■中国から来た六曜が日本に浸透するまで

 六曜は14世紀の鎌倉時代後期から、室町時代に中国から伝来したもの。いつから中国で暦になったのか、誰が制定したのかはハッキリしていない。「三国志」の登場人物として知られる諸葛亮孔明が考案したという説、唐時代に天文学者の李淳風が作ったという説もあるが、真偽は不明だ。

●明治政府が廃止するも人気は消えず

 日本にもたらされた六曜はさほど浸透していなかったが、幕末の不安定な時代になると民間の暦にも記載されるようになった。しかし、明治時代になると一転、政府がグレゴリオ暦を採用し、暦注の吉凶は迷信だとして使用を禁止した。明治政府公式の「官暦」から排除されるも、巷では「お化けごよみ」といって非合法に生き残っていたようだ。
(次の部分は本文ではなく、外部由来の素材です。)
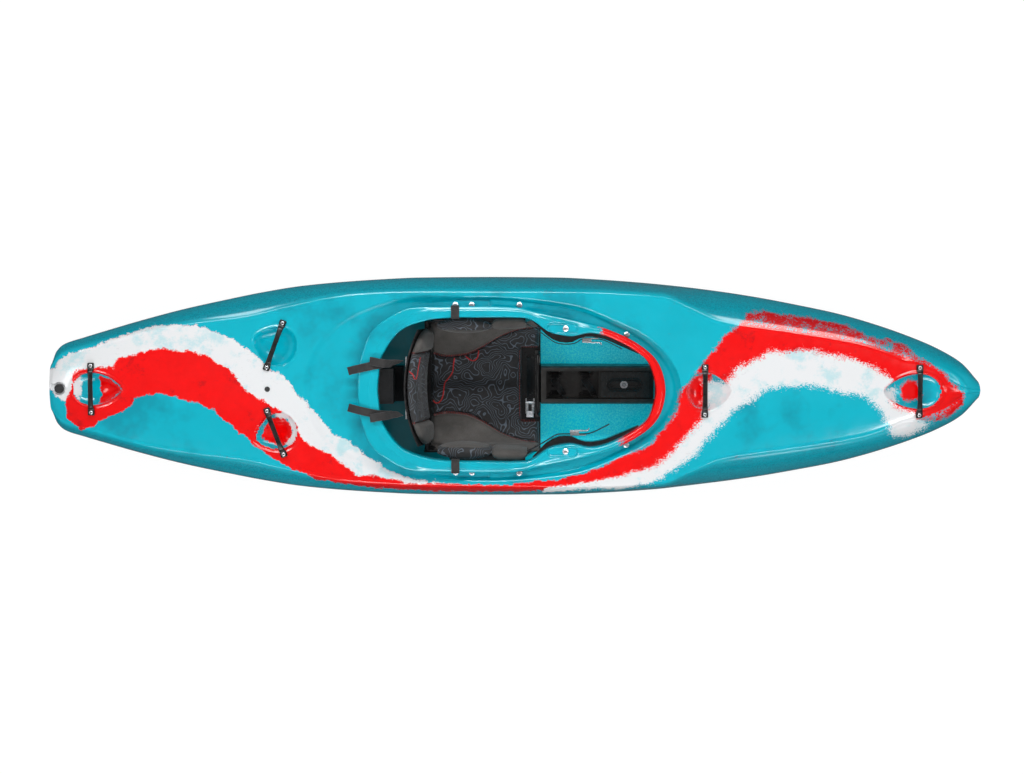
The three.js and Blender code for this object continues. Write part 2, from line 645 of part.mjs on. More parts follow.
// Half width of a mirrored outline at a place along X
function halfWidthOf(shares, rear, length, width) {
  const half = curveThrough(shares);
  return (x) => (half((x - rear) / length) * width) / 2;
}

const openingOutline = planOutline(OPENING_SHARES, OPENING_REAR, OPENING_LENGTH, OPENING_WIDTH);
const rimOutline = planOutline(RIM_OUTLINE_SHARES, RIM_REAR, RIM_LENGTH, RIM_WIDTH);
const moatOutline = planOutline(MOAT_OUTLINE_SHARES, MOAT_REAR, MOAT_LENGTH, MOAT_WIDTH);
const openingHalf = halfWidthOf(OPENING_SHARES, OPENING_REAR, OPENING_LENGTH, OPENING_WIDTH);
const moatHalf = halfWidthOf(MOAT_OUTLINE_SHARES, MOAT_REAR, MOAT_LENGTH, MOAT_WIDTH);
const FRONT_SCREW_Y = moatHalf(FRONT_SCREW_X) - MOAT_SLOPE - WASHER_RADIUS - FRONT_SCREW_GAP;

function moatCutter(grow) {
  const floor = grownOutline(moatOutline, grow - MOAT_SLOPE);
  const edge = grownOutline(moatOutline, grow);
  return loft([
    atHeight(floor, (x) => moatFloor(x) - grow),
    atHeight(edge, (x) => moatFloor(x) - grow + MOAT_RISE),
    atHeight(edge, () => DEPTH + BOWL_DEPTH),
  ], true);
}

function coamingBlock() {
  const neck = grownOutline(openingOutline, WALL);
  const edge = grownOutline(rimOutline, -RIM_EDGE);
  return loft([
    atHeight(neck, (x) => moatFloor(x) - WALL / 2),
    atHeight(neck, (x) => rimTop(x) - RIM_THICK),
    atHeight(rimOutline, (x) => rimTop(x) - RIM_THICK),
    atHeight(rimOutline, (x) => rimTop(x) - RIM_EDGE),
    atHeight(edge, (x) => rimTop(x)),
  ], true);
}

// Bowl under a handle: pointed end ahead or astern, turned about its middle
const BOWLS = [
  { rear: STERN_BOWL_REAR, length: END_BOWL_LENGTH, width: END_BOWL_WIDTH, y: 0, turn: 0, ahead: true },
  { rear: BOW_BOWL_REAR, length: END_BOWL_LENGTH, width: END_BOWL_WIDTH, y: 0, turn: 0, ahead: false },
  { rear: CENTRE_BOWL_REAR, length: MID_BOWL_LENGTH, width: MID_BOWL_WIDTH, y: 0, turn: 0, ahead: true },
  ...[1, -1].map((side) => ({
    rear: REAR_HANDLE_X - MID_BOWL_LENGTH / 2,
    length: MID_BOWL_LENGTH,
    width: MID_BOWL_WIDTH,
    y: side * REAR_HANDLE_Y,
    turn: -side * REAR_HANDLE_TURN,
    ahead: false,
  })),
];

function bowlCutter(bowl, grow) {
  const outline = planOutline(BOWL_SHARES, -bowl.length / 2, bowl.length, bowl.width)
    .filter((_, i) => i % BOWL_POINT_STEP === 0)
    .map(([x, y]) => [bowl.ahead ? x : -x, y]);
  const grown = bowl.ahead ? grownOutline(outline, grow) : grownOutline(outline, -grow);
  const middle = bowl.rear + bowl.length / 2;
  const cos = Math.cos(bowl.turn);
  const sin = Math.sin(bowl.turn);
  const ringAt = (share, drop) => grown.map(([x, y]) => {
    const px = middle + (x * cos - y * sin) * share;
    const py = bowl.y + (x * sin + y * cos) * share;
    return [px, py, deckHeight(px, py, 0) - drop];
  });
  const steps = BOWL_STEP_SHARES
    .filter((_, i) => grow === 0 || i % 2 === 0)
    .map(([share, fall]) => ringAt(share, fall * BOWL_DEPTH + grow));
  return loft([ringAt(1, -BOWL_DEPTH), ...steps]);
}

// Shell: outer body less its cavity, then parted along its widest line
const LOWER_STEPS = 7;
const UPPER_STEPS = 4;
const DECK_STEPS = 4;
const outerBody = loft(
  STATION_SHARES.map((s) => sectionRing(s, 0, LOWER_STEPS, UPPER_STEPS, DECK_STEPS)),
);
const innerBody = loft(
  INNER_STATION_SHARES.map((s) => sectionRing(s, WALL, LOWER_STEPS - 2, UPPER_STEPS - 1, DECK_STEPS - 1)),
);
const openingPrism = loft([
  atHeight(openingOutline, () => DEPTH / 2),
  atHeight(openingOutline, () => DEPTH + BOWL_DEPTH),
], true);
const plugFloor = deckHeight(PLUG_X, 0, 0) - PLUG_RECESS_DEPTH;
const plugRecess = (grow) => rod(
  PLUG_RECESS_RADIUS + grow,
  [PLUG_X, 0, plugFloor - grow],
  [PLUG_X, 0, DEPTH],
);
const rivetDeck = deckHeight(RIVET_X, 0, 0);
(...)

第二次世界大戦が終わると規制がなくなり、六曜は復活して流行することになる。

●人気の理由はシンプルさと勝負運

 先行き不透明な時代には占いが流行るということか。数ある暦注の中、六曜が根強く支持されている理由は、6つの繰り返しのパターンがシンプルで覚えやすい点にあると思われる。また、勝負ごとにまつわる吉凶が多いことから、ギャンブルに関わる人から好まれた背景もあるようだ。

●仏教、神道とは無関係!

「仏滅」など、六曜には仏教を想起させるものが多い。ゆえに、仏教に由来していると思っている人も多いが、実はまったく無関係である。そもそも六曜は、中国から伝来後に変化し、名称そのもの、また読み方や漢字がどんどん変化していった。現在使われている漢字は、ほぼ当て字。むしろ仏教では、すべての日を平等とし、日ごとに吉凶を定める思想を禁じている。